A new report by LEAD Network and Shape Talent has identified three structural barriers that affect career progression in Europe’s retail and consumer goods sectors, adding that said barriers tend to affect women more than men.
The Built for All: Rethinking Career Advancement in Retail & CPG report, which drew on responses from over 500 industry professionals, posits three systemic barriers – the ‘Silence Tax’, the ‘Negotiation Penalty’ and the ‘Caregiving Trade-Off’.
“Across our industry, with the best of intentions, organisations have focused their efforts on the individual – investing heavily in programmes such as negotiation training and confidence-building for women,” commented Sarah McGowan, strategic research and learning advisor, LEAD Network. “But we know that is not what creates change.
“We are making a clarion call: stop fixing the individual. Start fixing the system.”
The Silence Tax
The Silence Tax relates to the organisational cost of employees holding back ideas, feedback and challenge, with LEAD Network noting that half of women report holding back in meetings due to concerns over how they are perceived, double that of men.
This isn’t solely a women’s issue, however, with frontline workers (50%) and team leaders (47%) reporting identical levels of self-censorship.
“At first glance, this appears to be about confidence, but it isn’t. It’s about workplace environments where speaking up carries real risk,” said Allyson Zimmermann, CEO at LEAD Network. “When half the room holds back, organisations lose out on innovation, better decision-making and performance.

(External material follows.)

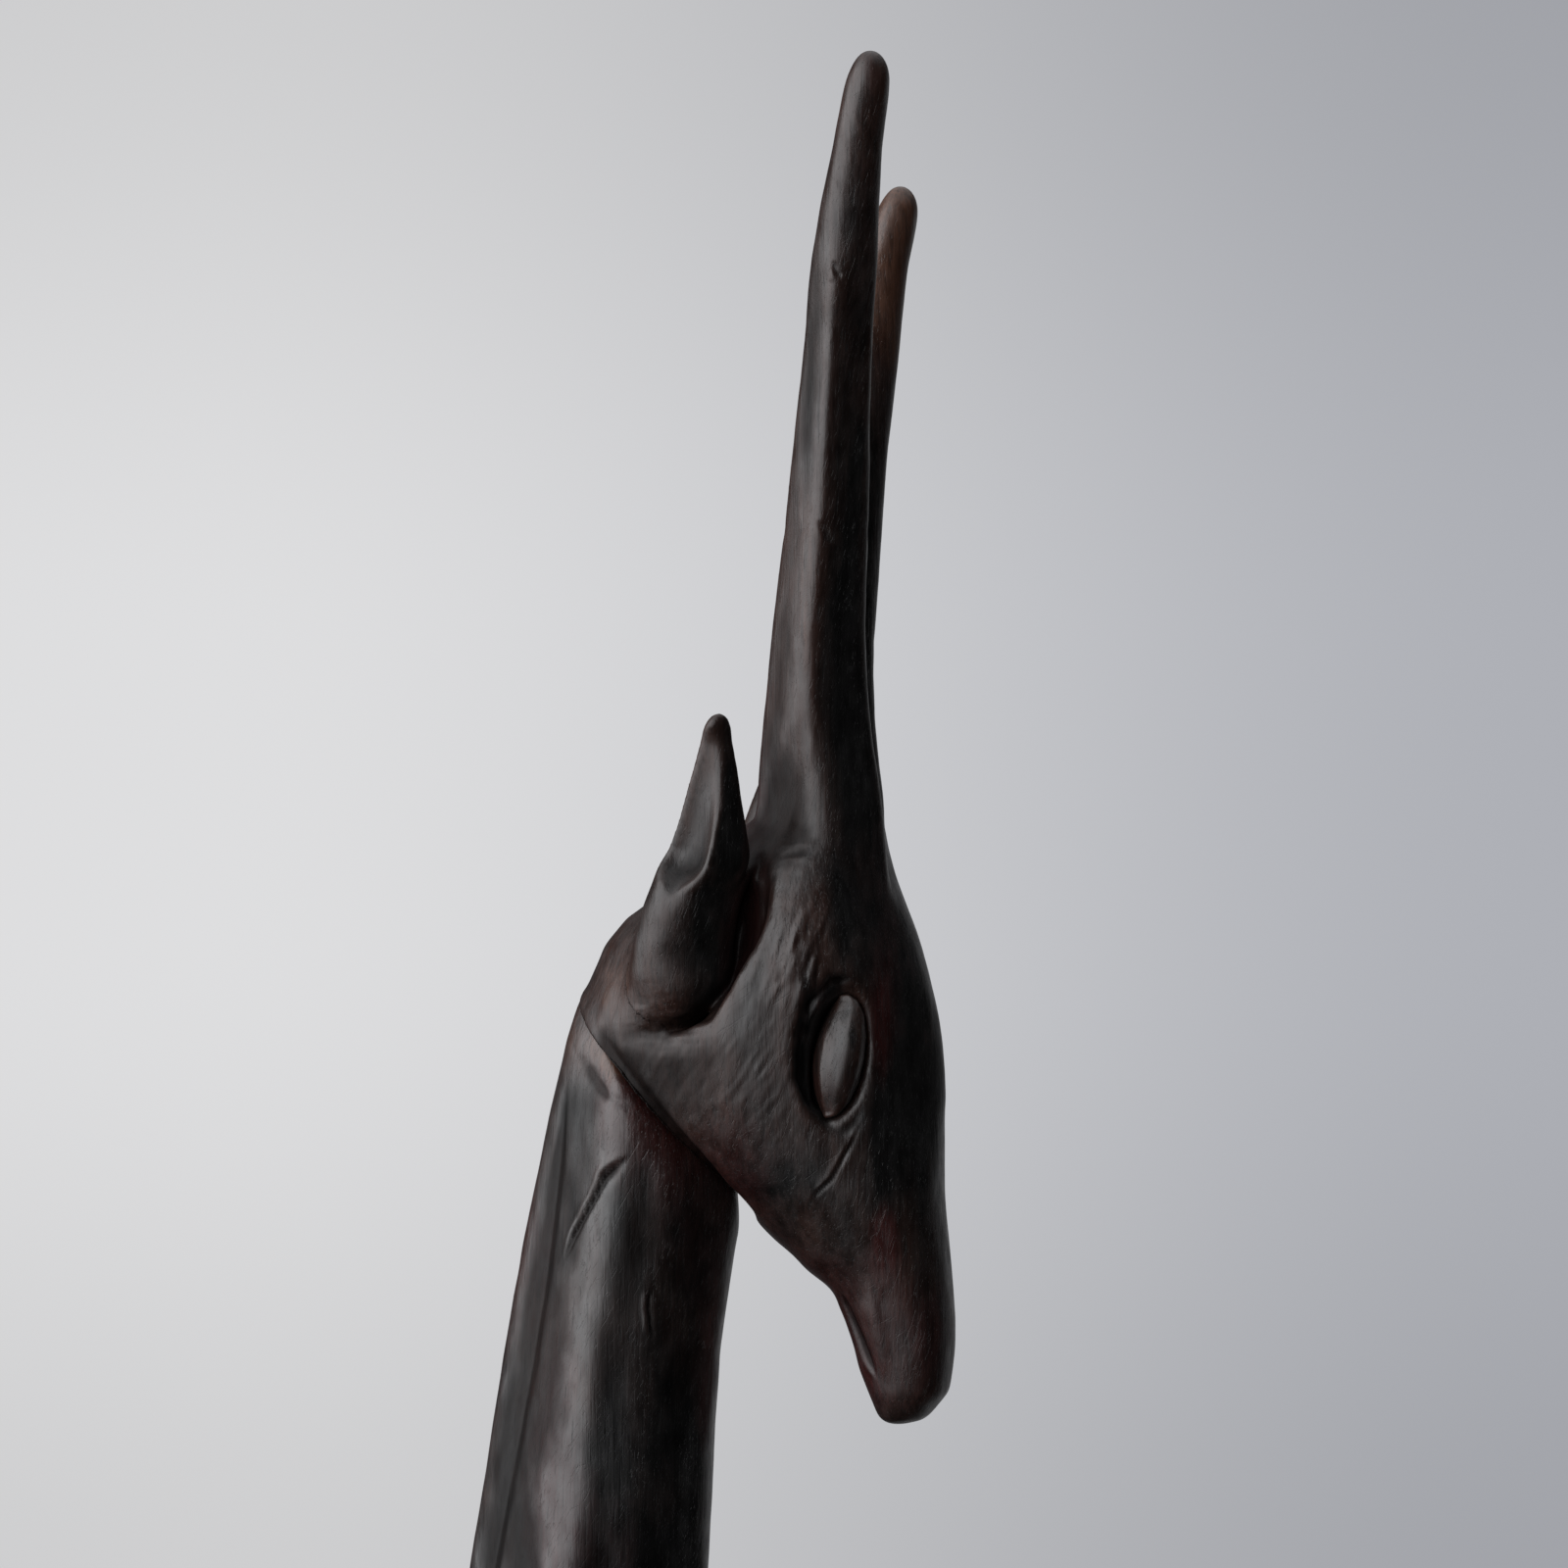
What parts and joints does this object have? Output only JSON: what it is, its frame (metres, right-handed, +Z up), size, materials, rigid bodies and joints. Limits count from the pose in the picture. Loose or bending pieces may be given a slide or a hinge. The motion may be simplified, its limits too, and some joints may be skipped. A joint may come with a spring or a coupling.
{
  "type": "carved giraffe statue",
  "caption": "Slender dark-stained carved wooden giraffe standing on a plinth, with a long leaning neck, drooping muzzle, leaf-shaped ears and tall straight horns.",
  "frame": {"origin": "centre of the plinth's flat underside", "axes": "+Z up, +X the way the animal faces, +Y its left side"},
  "size_m": [0.1518, 0.074, 0.6],
  "materials": {
    "horn_wood": "black-brown stained hardwood, waxed satin, rubbed brown towards the tips",
    "head_wood": "black-brown stained hardwood with reddish patches, knife marks and open pores, waxed satin",
    "neck_wood": "black-brown stained hardwood, long shallow facets, waxed satin",
    "body_wood": "black-brown stained hardwood with gouge marks, waxed satin",
    "plinth_wood": "dark stained hardwood, rubbed edges, dull satin",
    "dowel_wood": "bare light hardwood"
  },
  "bodies": {
    "root": {"plinth": "plinth_wood", "foreleg_left": "body_wood", "foreleg_right": "body_wood", "hindleg_left": "body_wood", "hindleg_right": "body_wood", "body": "body_wood", "tail": "body_wood", "neck": "neck_wood", "head": "head_wood", "ear_left": "head_wood", "ear_right": "head_wood", "eye_left": "head_wood", "eye_right": "head_wood", "horn_left": "horn_wood", "horn_right": "horn_wood", "neck_dowel": "dowel_wood", "head_dowel": "dowel_wood", "horn_dowel_left": "dowel_wood", "horn_dowel_right": "dowel_wood"}
  },
  "joints": []
}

“These are the voices we’re not hearing, the ideas being left unsaid, and there’s a very real personal cost to the individuals being silenced. This is withheld potential with genuine commercial consequences.”
The Negotiating Penalty
The Negotiating Penalty relates to attitudes toward pay discussions, with 44% of women admitting to feeling greedy about asking for a pay rise, compared with 24% of men.

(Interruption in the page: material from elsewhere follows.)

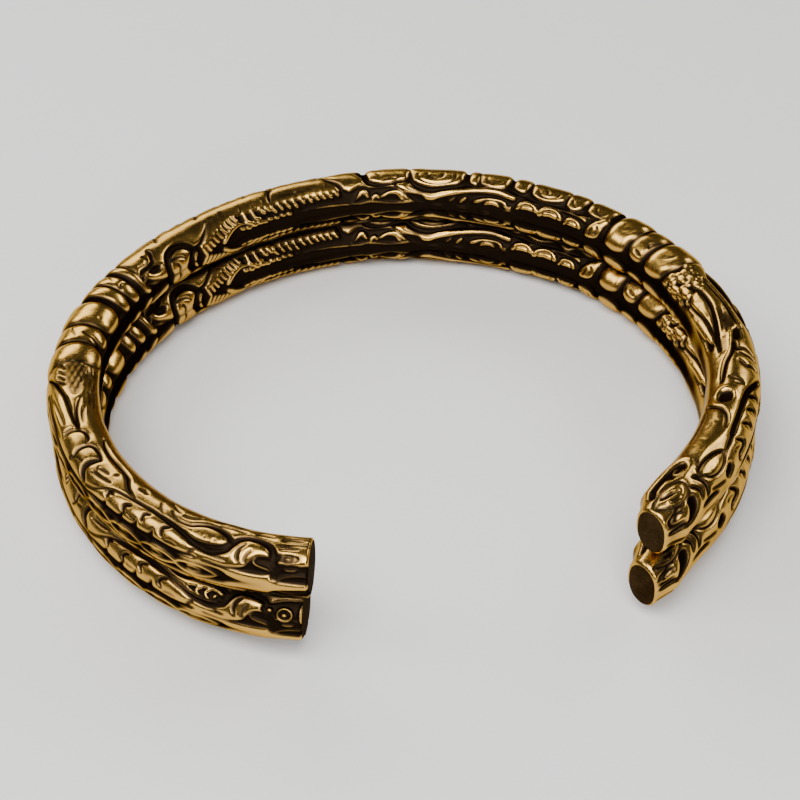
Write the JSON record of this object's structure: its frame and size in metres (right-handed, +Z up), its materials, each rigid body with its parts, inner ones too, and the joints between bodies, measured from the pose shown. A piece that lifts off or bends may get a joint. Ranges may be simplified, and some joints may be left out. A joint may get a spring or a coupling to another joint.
{
  "type": "arm ring",
  "caption": "Open C-shaped arm ring of paired cast rods, with raised beads, scrolls and dragons' heads at its flat-cut ends.",
  "frame": {"origin": "middle of the bounding box, on the surface that the ring lies on", "axes": "+Z up, along the wearer's wrist; the gap between the two ends faces -Y; +X to the right, towards the end whose lower rod stands out"},
  "size_m": [0.0698, 0.0652, 0.0132],
  "materials": {
    "brass": "antique cast brass, worn bright on the raised relief, with dark patina in its grooves"
  },
  "bodies": {
    "root": {"arm_ring": "brass"}
  },
  "joints": []
}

In addition, 39% of women worry about the consequences of asking for a pay increase, compared with 21% of men.
“The problem isn’t that women don’t negotiate,” added Sharon Peake, Founder and CEO of Shape Talent. “It’s that negotiating costs them more. The evidence is clear: women face greater penalties simply for asking.”
The Caregiving Trade-Off
The Caregiving Trade-Off relates to perceptions around caregiving facilities as a factor influencing career decisions. More than a third (35%) of women feel that pursuing career progression makes them a lesser parent or carer – nearly double the rate for men (18%), the data showed. Among primary carers across all genders, this rises to 43%.
At the same time, caregiving pressures are not exclusive to women – the report also finds that caregiving responsibilities are widespread among men, with 73% reporting some level of care responsibility.

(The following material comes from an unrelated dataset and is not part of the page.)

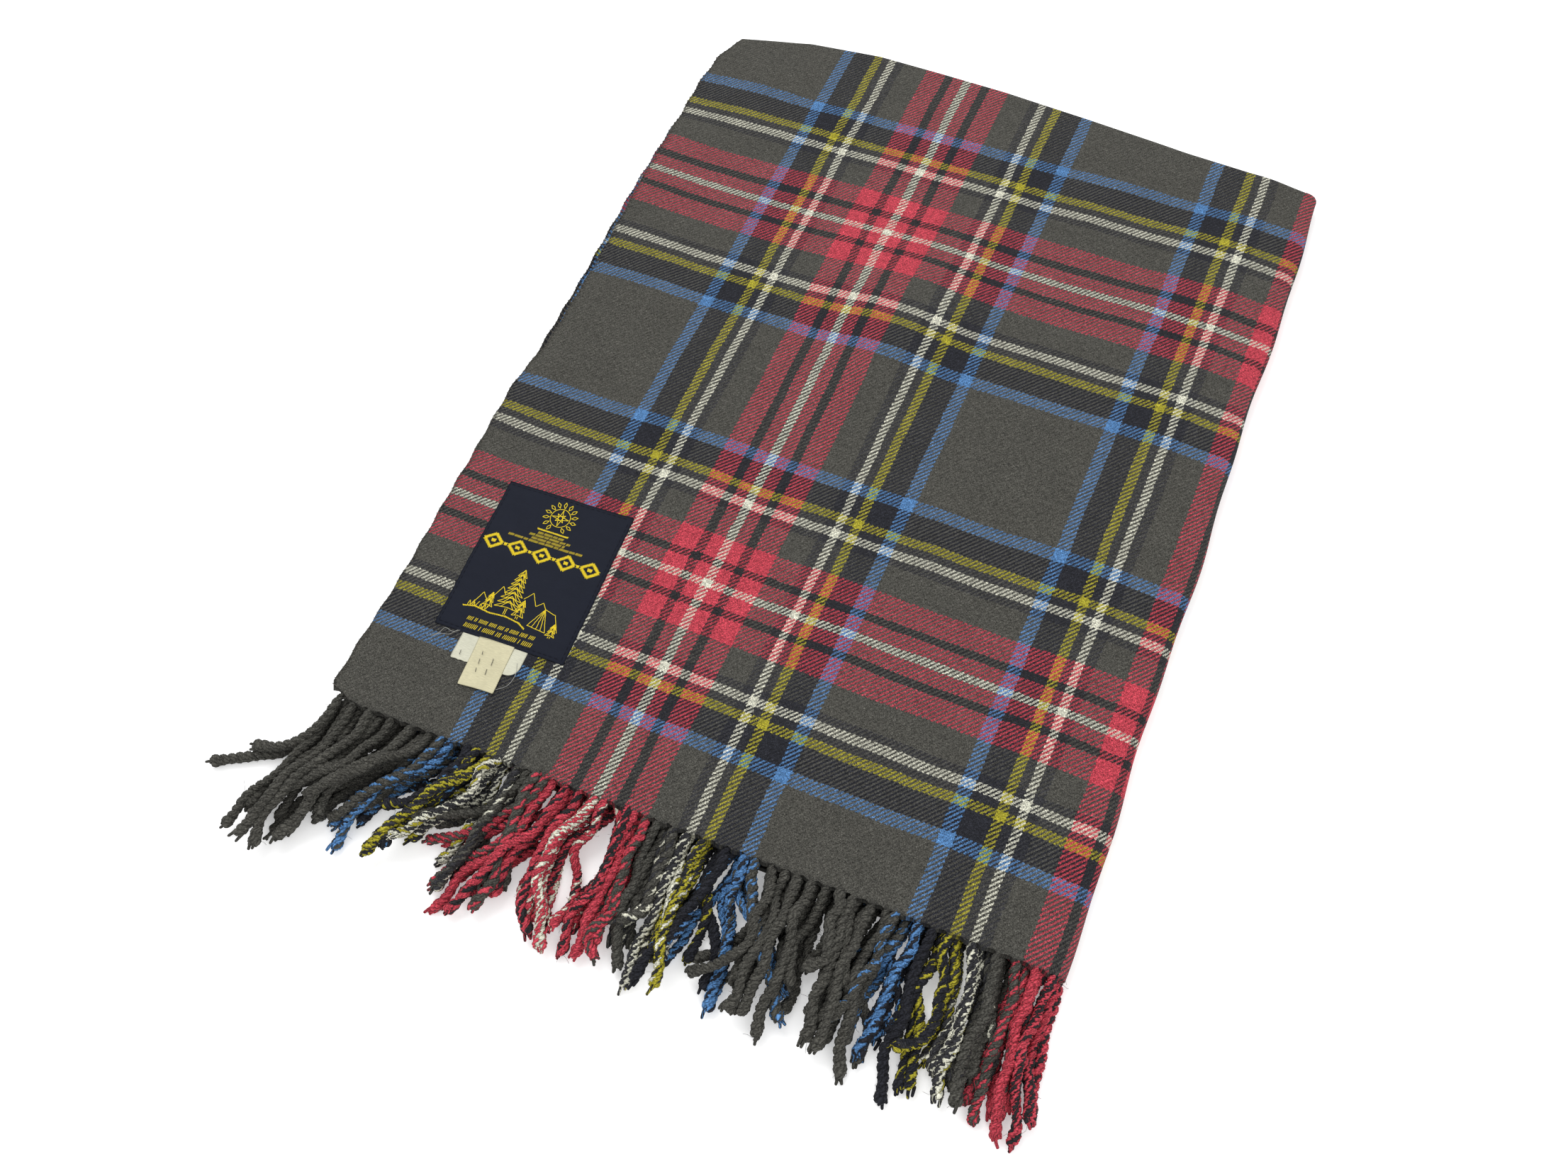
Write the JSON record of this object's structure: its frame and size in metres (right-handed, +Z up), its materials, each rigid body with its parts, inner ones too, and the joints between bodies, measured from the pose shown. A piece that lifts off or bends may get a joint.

Elsewhere, the research identifies perceived lack of career progression as a key factor in employee retention, with women more than 2.5 times more likely than men to report a lack of clarity from managers on progression pathways.
“Ambition is not a fixed trait,” McGowan added. “It is shaped by opportunity. When pathways are unclear or uneven, people disengage – and that is a rational response to structural and cultural barriers.” Read more here.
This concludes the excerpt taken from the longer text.